Rask finished the regular season with the second-best goals-against average in the East, at 2.36. His 53 starts marks the least amount of starts he’s made in a single season since the lockout-shortened season of 2012-13. Rask led the Bruins to the Cup Final that year, only to lose to the Chicago Blackhawks in six games.

 

He still takes heat for that, or at least, for the final two minutes of Game 6, when the B’s lost a two-goal lead and watched the Blackhawks celebrate at the TD Garden.

 

No goaltender in the league should get a free pass for that. But it would be foolish to ignore the fact that Chicago’s scoring opportunities on both of those goals were a result of some flat-footed puck-watching by Bruins skaters. But why would anyone want to deal with facts, when you can just keep piling onto the goalie?

 

I know, I know. You want Rask to steal some games, especially the most meaningful ones. And since their appearance in the Cup Final in 2013, the B’s made the playoffs twice in the last four seasons leading up to this year, losing in the second round in 2014 to the Montreal Canadiens, and losing in the first round last year to the Ottawa Senators.

 

Like I told you a few years back, Rask does need to steal the Bruins some games, for sure, but many times over the last four years, you were asking him to rob a bank.
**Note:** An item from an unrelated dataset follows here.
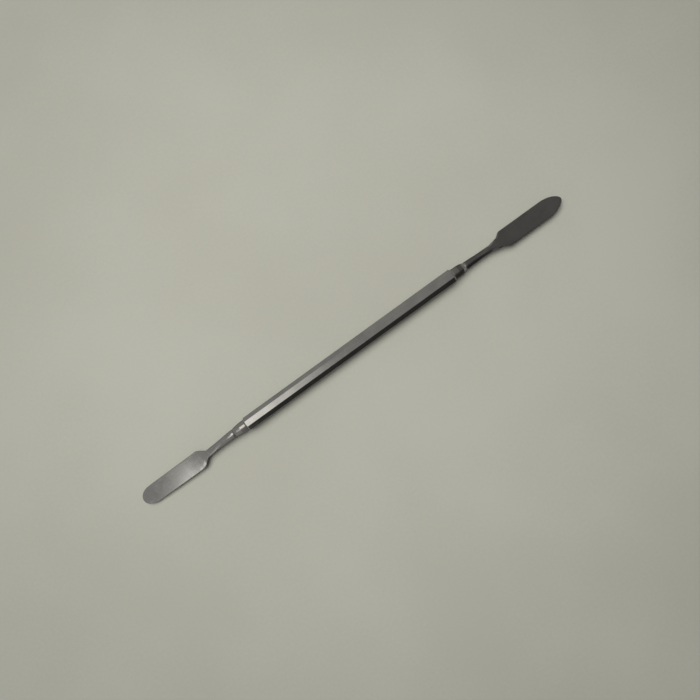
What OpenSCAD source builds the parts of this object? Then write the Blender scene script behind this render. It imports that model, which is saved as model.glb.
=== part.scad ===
// Double-ended sculpting spatula: an octagonal steel handle with a forged blade pressed into each end.
// +X runs along the tool, from the rounded blade to the pointed blade, and +Z is up.
// The origin is the centre of the handle's lowest facet, which the tool lies on.

/* [Handle] */
// Length of the octagonal bar
handle_len = 86; // [70:1:110]
// Width of the bar across opposite facets
handle_flats = 4.76; // [4.4:0.01:6.4]
// Length of the chamfer turned on each end of the bar
handle_chamfer = 0.5; // [0.2:0.05:0.8]
// Depth of the socket drilled in each end of the bar
socket_depth = 12; // [6:0.5:20]

/* [Collars] */
// Length of a collar, from the bar's end face to its mouth
collar_len = 4.8; // [3.5:0.1:7]
// Radius of a collar where it meets the bar
collar_back_r = 1.95; // [1.85:0.05:2.1]
// Radius of a collar where its mouth chamfer starts
collar_front_r = 1.74; // [1.7:0.01:1.8]
// Length of the chamfer at a collar's mouth
collar_mouth_len = 1; // [0.6:0.1:2]

/* [Blade fit] */
// Radius of the tangs inside the collars and the bar
tang_r = 1; // [0.7:0.05:1.1]
// Radial clearance between a tang and the bores it is pressed into
press_gap = 0.01; // [0.005:0.005:0.02]

/* [Rounded blade] */
// Length of the rounded blade and its shank, from the collar's mouth to the tip
rounded_len = 39; // [34:0.5:46]
// Radius of the rounded blade's shank at the collar
rounded_shank_r = 1.5; // [1.3:0.02:1.6]
// Radius of the rounded blade's shank at its thinnest
rounded_neck_r = 1.19; // [1.05:0.01:1.3]
// Width of the rounded blade at its shoulder
rounded_w = 6.5; // [5.5:0.1:9]
// Length of the rounded blade's blunt tip
rounded_tip_len = 4.2; // [3.2:0.1:8]
// How far the rounded blade's shank sinks below the handle's centreline on its way to the blade
rounded_sink = 0.56; // [0:0.02:0.6]
// How much further the rounded blade curves down, from the collar to the tip
rounded_drop = 0.76; // [0:0.02:1.3]
// How far the rounded blade stands off the handle's centreline sideways
rounded_drift = 0.6; // [0:0.05:1.5]

/* [Pointed blade] */
// Length of the pointed blade and its shank, from the collar's mouth to the tip
pointed_len = 40.3; // [36:0.1:48]
// Radius of the pointed blade's shank at the collar
pointed_shank_r = 1.36; // [1.2:0.02:1.6]
// Radius of the pointed blade's shank at its thinnest
pointed_neck_r = 1.14; // [1.05:0.01:1.2]
// Width of the pointed blade
pointed_w = 6.45; // [5.5:0.05:9]
// Length of the pointed blade's leaf-shaped tip
pointed_tip_len = 6.9; // [5:0.1:12]
// How far the pointed blade's shank sinks below the handle's centreline on its way to the blade
pointed_sink = 0; // [0:0.02:0.6]
// How much further the pointed blade curves down, from the collar to the tip
pointed_drop = 0.2; // [0:0.02:1.3]
// How far the pointed blade stands off the handle's centreline sideways
pointed_drift = 0.3; // [0:0.05:1.5]

/* [Blade section] */
// Thickness of both blades just past the shoulder
root_t = 0.95; // [0.7:0.05:1.2]
// Thickness of both blades at the tip
tip_t = 0.4; // [0.3:0.05:0.6]

/* [Hidden] */

// A true circle for every turned or drilled surface
turned_fn = 96;
// Sides of the octagonal bar
facet_count = 8;

axis_z = handle_flats / 2;
// Radius through the corners of the octagon
corner_r = axis_z / cos(180 / facet_count);
handle_end_x = handle_len / 2;
mouth_x = handle_end_x + collar_len;
bore_r = tang_r + press_gap;
// A drilled bore runs this far past the face that it opens in
cut_through = 1;
// The tang starts this deep inside the shank, so that the two are one solid
tang_root = 0.8;
// Gap between the tang's end and the bottom of its socket
tang_end_gap = 0.5;
// Chamfer on the tang's leading end
tang_lead = 0.3;
// A collar's mouth and the bar's end face stand this far proud of the piece that meets them
collar_step = 0.06;
// A collar's belly: this share of the way to its mouth chamfer, it has lost this share of its taper
belly_place = 0.6;
belly_taper = 0.24;

// Distances from the collar's mouth along each blade
rounded_shank_len = 11.6;
rounded_shoulder_len = 3.7;
pointed_shank_len = 10.3;
pointed_throat_len = 3.7;
pointed_shoulder_len = 2.6;
// The pointed blade's shoulder is this much longer on its -Y side
pointed_shoulder_lag = 1.1;
// Half width of the pointed blade's throat, where its shoulder starts
pointed_throat_half_w = 1.76;
// The rounded blade narrows to this share of its width where its tip starts
rounded_narrowing = 0.96;
// Shape of the tips: 0.5 is a half ellipse, and more is more pointed
rounded_tip_power = 0.5;
pointed_tip_power = 0.58;
// The shank is down to its thinnest at this share of its length
neck_share = 0.68;
// The sideways set starts and ends here, measured from the collar's mouth
drift_start = 1;
drift_end = 18.5;
// The shank sinks between these distances from the collar's mouth
sink_start = 0;
sink_end = 16;
// Each blade's round shank thins to the blade's thickness between the first two distances from the
// collar's mouth, and its section turns from round to flat-faced between the last two
rounded_blend = [1.6, 20.4, 1.5, 12];
pointed_blend = [9.5, 19, 7.5, 14.5];

// Points round one cross-section, and cross-sections along each stretch of a blade
ring_points = 28;
shank_rings = 12;
flare_rings = 16;
blade_rings = 8;
tip_rings = 9;
// Section exponent: 2 is a round or an ellipse, and more gives flat faces with rounded edges
round_power = 2;
flat_power = 4;
// The last cross-section stands this far round the tip, in degrees
tip_last_angle = 85;

function clamp01(t) = min(1, max(0, t));
function mix(a, b, t) = a + (b - a) * t;
// Smooth step from 0 to 1 as d runs from d0 to d1
function ease(d, d0, d1) = let (t = clamp01((d - d0) / (d1 - d0))) t * t * (3 - 2 * t);
function signed_power(v, p) = sign(v) * pow(abs(v), p);

// A blade is [[length, shank length, throat end, shoulder end, shoulder lag],
//             [shank radius, neck radius, throat half width, half width, narrowing],
//             [tip length, tip power], [drop, drift, sink], blend distances]
rounded = [
    [
        rounded_len, rounded_shank_len, rounded_shank_len,
        rounded_shank_len + rounded_shoulder_len, 0
    ],
    [rounded_shank_r, rounded_neck_r, rounded_neck_r, rounded_w / 2, rounded_narrowing],
    [rounded_tip_len, rounded_tip_power],
    [rounded_drop, rounded_drift, rounded_sink],
    rounded_blend
];
pointed = [
    [
        pointed_len, pointed_shank_len, pointed_shank_len + pointed_throat_len,
        pointed_shank_len + pointed_throat_len + pointed_shoulder_len, pointed_shoulder_lag
    ],
    [pointed_shank_r, pointed_neck_r, pointed_throat_half_w, pointed_w / 2, 1],
    [pointed_tip_len, pointed_tip_power],
    [pointed_drop, pointed_drift, pointed_sink],
    pointed_blend
];
function blade_length(b) = b[0][0];
function shank_length(b) = b[0][1];
function throat_end(b) = b[0][2];
// side is 1 for +Y and -1 for -Y
function shoulder_end(b, side) = b[0][3] + (side < 0 ? b[0][4] : 0);
function shank_r(b) = b[1][0];
function neck_r(b) = b[1][1];
function throat_half_w(b) = b[1][2];
function blade_half_w(b) = b[1][3];
function narrowing(b) = b[1][4];
function tip_start(b) = b[0][0] - b[2][0];
function tip_length(b) = b[2][0];
function tip_power(b) = b[2][1];
function drop(b) = b[3][0];
function drift(b) = b[3][1];
function sink(b) = b[3][2];
function thinning(b, d) = ease(d, b[4][0], b[4][1]);
function flatness(b, d) = ease(d, b[4][2], b[4][3]);

// Radius of the round shank at distance d from the collar's mouth
function shank_radius(b, d) = mix(shank_r(b), neck_r(b), ease(d, 0, shank_length(b) * neck_share));

// Share of the way from the shoulder to distance d1, at distance d
function past_shoulder(b, d, d1) = clamp01((d - shoulder_end(b, 1)) / (d1 - shoulder_end(b, 1)));

// Half width of the flat blade between its shoulder and its tip, where it narrows a little
function body_half_w(b, d) = blade_half_w(b) * mix(1, narrowing(b), past_shoulder(b, d, tip_start(b)));

// Half width at distance d on one side of the blade's centreline
function half_width(b, d, side) =
    d <= shank_length(b) ? shank_radius(b, d) :
    d <= throat_end(b) ? mix(neck_r(b), throat_half_w(b), ease(d, shank_length(b), throat_end(b))) :
    d <= shoulder_end(b, side) ?
        mix(throat_half_w(b), blade_half_w(b), ease(d, throat_end(b), shoulder_end(b, side))) :
    d <= tip_start(b) ? body_half_w(b, d) :
    body_half_w(b, d) * pow(max(0, 1 - pow((d - tip_start(b)) / tip_length(b), 2)), tip_power(b));

// Half thickness at distance d: the shank thins to the blade, and the blade thins to its tip
function half_thickness(b, d) =
    let (blade = mix(root_t, tip_t, past_shoulder(b, d, blade_length(b))) / 2)
    mix(shank_radius(b, d), blade, thinning(b, d));

function section_power(b, d) = mix(round_power, flat_power, flatness(b, d));
function centre_y(b, d) = -drift(b) * ease(d, drift_start, drift_end);
function centre_z(b, d) =
    axis_z - sink(b) * ease(d, sink_start, sink_end) - drop(b) * pow(d / blade_length(b), 2);

// Distances at which cross-sections stand, close together where the shape changes fast
function steps(d0, d1, n) = [for (i = [0 : n - 1]) mix(d0, d1, i / n)];
function stations(b) = concat(
    steps(0, shank_length(b), shank_rings),
    steps(shank_length(b), shoulder_end(b, -1), flare_rings),
    steps(shoulder_end(b, -1), tip_start(b), blade_rings),
    [for (i = [0 : tip_rings - 1]) tip_start(b) + tip_length(b) * sin(tip_last_angle * i / (tip_rings - 1))]
);

function section(b, d) =
    let (p = 2 / section_power(b, d), h = half_thickness(b, d))
    [for (i = [0 : ring_points - 1])
        let (turn = 360 * i / ring_points, across = cos(turn))
        [
            mouth_x + d,
            centre_y(b, d) + half_width(b, d, across) * signed_power(across, p),
            centre_z(b, d) + h * signed_power(sin(turn), p)
        ]];

// One closed skin over all the cross-sections, with a flat face at the collar and a small one at the tip
module blade_body(b) {
    rows = stations(b);
    last = len(rows) - 1;
    points = [for (d = rows) each section(b, d)];
    start_face = [for (i = [0 : ring_points - 1]) i];
    tip_face = [for (i = [ring_points - 1 : -1 : 0]) last * ring_points + i];
    side_faces = [
        for (r = [0 : last - 1], i = [0 : ring_points - 1])
            let (
                next = (i + 1) % ring_points,
                a = r * ring_points + i,
                c = r * ring_points + next
            )
            each [[a, a + ring_points, c + ring_points], [a, c + ring_points, c]]
    ];
    polyhedron(points = points, faces = concat([start_face, tip_face], side_faces), convexity = 4);
}

// Round rod along +X, from x0 to x1 on the handle's centreline
module rod(x0, x1, r) {
    translate([x0, 0, axis_z])
        rotate([0, 90, 0])
            cylinder(h = x1 - x0, r = r, $fn = turned_fn);
}

// Turned solid along +X from a profile of [distance, radius] points
module turned(profile) {
    translate([0, 0, axis_z])
        rotate([0, 90, 0])
            rotate_extrude($fn = turned_fn)
                polygon([for (p = profile) [p[1], p[0]]]);
}

// The tang runs from inside the shank, through the collar and into the bar, with a chamfered lead
module tang() {
    tang_end_x = handle_end_x - socket_depth + tang_end_gap;
    turned([
        [tang_end_x, 0],
        [tang_end_x, tang_r - tang_lead],
        [tang_end_x + tang_lead, tang_r],
        [mouth_x + tang_root, tang_r],
        [mouth_x + tang_root, 0]
    ]);
}

// A collar at the +X end: a slightly tapered barrel with a chamfered mouth, bored for the tang
module collar(mouth_r) {
    barrel_end_x = mouth_x - collar_mouth_len;
    belly_x = mix(handle_end_x, barrel_end_x, belly_place);
    belly_r = mix(collar_back_r, collar_front_r, belly_taper);
    difference() {
        turned([
            [handle_end_x, 0],
            [handle_end_x, collar_back_r],
            [belly_x, belly_r],
            [barrel_end_x, collar_front_r],
            [mouth_x, mouth_r],
            [mouth_x, 0]
        ]);
        rod(handle_end_x - cut_through, mouth_x + cut_through, bore_r);
    }
}

module octagonal_bar() {
    translate([-handle_end_x, 0, axis_z])
        rotate([0, 90, 0])
            rotate([0, 0, 180 / facet_count])
                cylinder(h = handle_len, r = corner_r, $fn = facet_count);
}

// Turned envelope that cuts a chamfer at both ends of the bar: a cone that meets the bar's corners
// handle_chamfer from each end, and stands clear of them in between
module end_chamfers() {
    end_r = collar_back_r + collar_step;
    clear_r = 2 * corner_r - end_r;
    clear_x = handle_end_x - 2 * handle_chamfer;
    turned([
        [-handle_end_x, 0],
        [-handle_end_x, end_r],
        [-clear_x, clear_r],
        [clear_x, clear_r],
        [handle_end_x, end_r],
        [handle_end_x, 0]
    ]);
}

module handle() {
    color([0.72, 0.71, 0.67])
        difference() {
            intersection() {
                octagonal_bar();
                end_chamfers();
            }
            for (end = [0, 1])
                mirror([end, 0, 0])
                    rod(handle_end_x - socket_depth, handle_end_x + cut_through, bore_r);
        }
}

module rounded_end_collar() {
    color([0.62, 0.61, 0.58])
        mirror([1, 0, 0])
            collar(rounded_shank_r + collar_step);
}

module pointed_end_collar() {
    color([0.62, 0.61, 0.58])
        collar(pointed_shank_r + collar_step);
}

module rounded_blade() {
    color([0.66, 0.66, 0.62])
        mirror([1, 0, 0]) {
            blade_body(rounded);
            tang();
        }
}

module pointed_blade() {
    color([0.66, 0.66, 0.62]) {
        blade_body(pointed);
        tang();
    }
}

handle();
rounded_end_collar();
pointed_end_collar();
rounded_blade();
pointed_blade();
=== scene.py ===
"""Double-ended sculpting spatula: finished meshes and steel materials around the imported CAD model.

Lengths in the shape functions are millimetres in the row frame (+X towards the pointed blade, +Z up,
z = 0 under the handle's lowest facet), and MM turns them into metres when a mesh is made.
"""
import math

import bmesh
import bpy
from mathutils import Matrix, Vector


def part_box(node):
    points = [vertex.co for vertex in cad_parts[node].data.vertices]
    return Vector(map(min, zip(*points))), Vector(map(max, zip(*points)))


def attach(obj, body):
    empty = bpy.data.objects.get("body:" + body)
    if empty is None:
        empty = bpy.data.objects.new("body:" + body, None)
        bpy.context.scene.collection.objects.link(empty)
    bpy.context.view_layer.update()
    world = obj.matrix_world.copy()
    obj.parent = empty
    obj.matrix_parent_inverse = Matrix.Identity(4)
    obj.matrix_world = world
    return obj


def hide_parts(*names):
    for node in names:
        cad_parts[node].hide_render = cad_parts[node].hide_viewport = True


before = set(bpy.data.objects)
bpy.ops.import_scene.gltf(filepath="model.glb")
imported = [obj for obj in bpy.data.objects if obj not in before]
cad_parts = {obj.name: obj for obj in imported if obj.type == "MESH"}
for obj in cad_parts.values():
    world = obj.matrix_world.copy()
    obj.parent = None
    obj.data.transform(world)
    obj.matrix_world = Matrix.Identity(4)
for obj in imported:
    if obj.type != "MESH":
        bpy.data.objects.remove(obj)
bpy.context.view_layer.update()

MM = 0.001
# Points of a mesh closer than this, in millimetres, become one
WELD = 0.0002


# ---------------------------------------------------------------- sizes, from the CAD frame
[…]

That’s because the Bruins’ defensive core was decimated, which is something nobody can say now.

 

Charlie McAvoy is only 20 years old and will already be getting his second taste of the playoffs when the B’s open the first round on Thursday night against the Toronto Maple Leafs at the Garden. Zdeno Chara has not had the drop-off that most 41-year-olds experience, in any sport. But maybe more important than anything else, has been the improvement of Kevan Miller.

 

The 30-year-old defenseman is in his fifth NHL season, all with the Bruins. But he has very quietly become one of the team’s more trustworthy players on the back end.

 

Put it this way, Miller has come a long way from being the guy who threw the puck out to the front of his own net in Game 6 of the 2014 Eastern Conference semifinals, just two minutes into the game, which led to an easy Canadiens goal. It’s that type of improvement on the Bruins’ blue line, to go along with a young top-four defenseman like McAvoy, that’s helped the B’s get back to being a team we feel good about entering the playoffs.

 

And all of it certainly helps Rask, who once again has a legitimate Cup contender in front of him, presenting a golden opportunity to silence the critics for good.